Mathilde Fontez, rédactrice en chef du magazine scientifique Epsilon, nous parle des cyclones aujourd'hui. Des chercheurs découvrent qu’ils enfouissent la chaleur dans les océans.

franceinfo : Des océanologues ont étudié les effets des cyclones : non pas leurs effets dévastateurs sur la Terre, mais sur les océans ? 

Mathilde Fontez : Oui, c’est un autre aspect des cyclones que découvre cette équipe de l’université de Californie : non pas comment le climat, la chaleur de l’océan façonnent ces tempêtes – il est aujourd’hui bien établi que le réchauffement climatique augmente leur intensité et leur puissance. Mais comment, à l’inverse, les cyclones modifient la répartition de la chaleur dans les océans – une donnée sensible pour le réchauffement, on mesure en ce moment, dans l’Atlantique Nord, une canicule marine d’une ampleur inédite.

Et ce que trouvent les chercheurs, c’est que les cyclones ont bel et bien un effet sur la chaleur stockée par les mers. Ils brassent beaucoup plus les masses d’eau qu’on pouvait l’attendre. Jusqu’à piéger la chaleur en profondeur.

Les cyclones réchauffent l’océan ?

C’est un mécanisme en plusieurs étapes : ces tempêtes commencent par refroidir la surface de l’océan, en prélevant de la chaleur dans une couche d’une cinquantaine de mètres – c’est cette énergie qui donne leur puissance. Mais en parallèle, les vents du cyclone créent des turbulences, des ondes qui mélangent en profondeur les masses d’eau, et réchauffent les couches d’en dessous.

Les chercheurs font le parallèle avec une vinaigrette : normalement, les eaux chaudes et froides s’empilent sans se mélanger, le cyclone secoue tout ça. Ce qui fait que juste après le passage du cyclone, la surface de l’océan plus froide se réchauffe au soleil – la capacité d’absorption de l’océan augmente en surface. Mais en dessous, la couche chauffée par le cyclone plonge, jusqu’à des profondeurs de plusieurs centaines de mètres, et elle reste bloquée là. Le cyclone réchauffe l’océan, en profondeur.

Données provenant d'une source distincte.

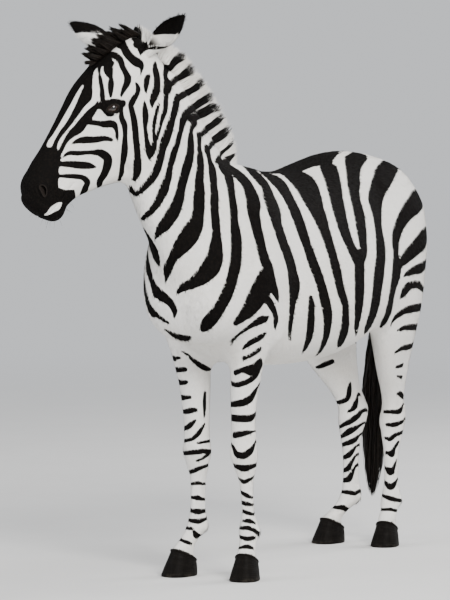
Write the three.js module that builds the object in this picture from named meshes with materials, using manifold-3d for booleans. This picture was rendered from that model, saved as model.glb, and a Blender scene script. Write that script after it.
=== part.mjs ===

Cette eau chaude reste bloquée alors en profondeur ?

Tout dépend de la dynamique des courants. La chaleur des cyclones peut rester bloquée des décennies en profondeur – alors elle aurait tendance à lisser les effets du réchauffement de l’air, et quelque part à les amoindrir. Mais elle peut aussi modifier la circulation des courants, sur des milliers de kilomètres, des mois après le passage du cyclone.

Les observations des chercheurs dans la mer des Philippines – ils ont mesuré en particulier trois typhons avec des capteurs qui plongent à 300 mètres de profondeur – ces observations montrent que la couche chaude profonde peut se mettre à circuler, et remonter des milliers de kilomètres plus loin, où elle accentuerait localement le réchauffement. Elle pourrait participer au stress des récifs, au blanchiment des coraux. Un nouvel effet retors du réchauffement, dont il faudra à l’avenir tenir compte.